In 1880, Schurman returned to North America to become a professor of English literature at Acadia College. From 1882 to 1886 he was professor of English literature, rhetoric, and metaphysics at Dalhousie University.

From Dalhousie, Schurman moved to Cornell University, where he served as a professor of Christian ethics and moral philosophy. His work at Cornell came under the close sponsorship of University Trustee and benefactor Henry W. Sage. When in 1890 Sage endowed the School of Philosophy, Schurman was appointed dean. Two years later, in 1892, as Charles Kendall Adams ended his troubled presidency of Cornell, Schurman became the third president of the university, serving until 1920.

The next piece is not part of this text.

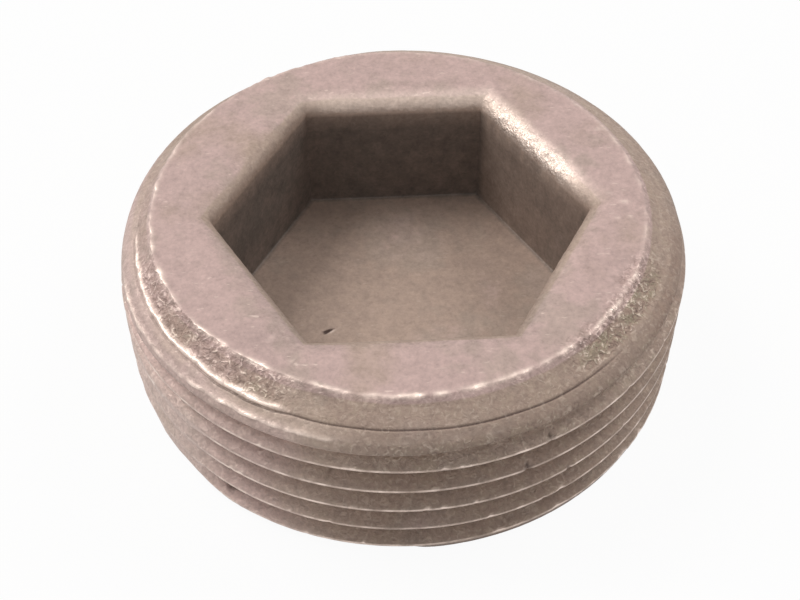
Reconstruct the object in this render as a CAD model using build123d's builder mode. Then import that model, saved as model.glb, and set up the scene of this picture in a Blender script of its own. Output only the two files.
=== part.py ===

Schurman's stewardship of Cornell was characterized by the extensive growth of the University's facilities, and its shift from a privately endowed institution to its current coalition of state and private funding. Throughout the twenty eight years of his presidency, Schurman was a proponent of academic freedom and an advocate of a generally liberal intellectual atmosphere on campus. During his presidency of Cornell, Schurman's scholastic pursuits and writings gradually moved away from philosophy and toward public and philanthropic endeavors. He became a presence in the national and New York State Republican Parties, identifying himself with Charles Evans Hughes, and it was thought that only his Canadian birth prevented him from seriously pursuing the presidency of the United States. While still president of Cornell, Schurman served as chairman of a commission examining social and political life in the Philippines in 1899. In 1912 and 1913, he was minister to Greece and Montegnegro during the Balkan Wars. In America, he served as vice president of the New York State Constitutional Convention in 1915, and was a member of the New York State Food Commission in 1917-1918

Upon leaving Cornell, Schurman went to Japan and the Far East, and then served as minister to China from 1921 to 1925, a time of war and great political upheaval. His pattern of finding himself in tumultuous times continued when he served as the American ambassador to Germany from 1925 to 1930. The honor that was due him for his efforts to rebuild the University of Heidelberg translated into popularity with the centrist forces in the Weimar Republic.

After a lectureship in California and additional travels and writing on international subjects, Schurman died in New York in 1942.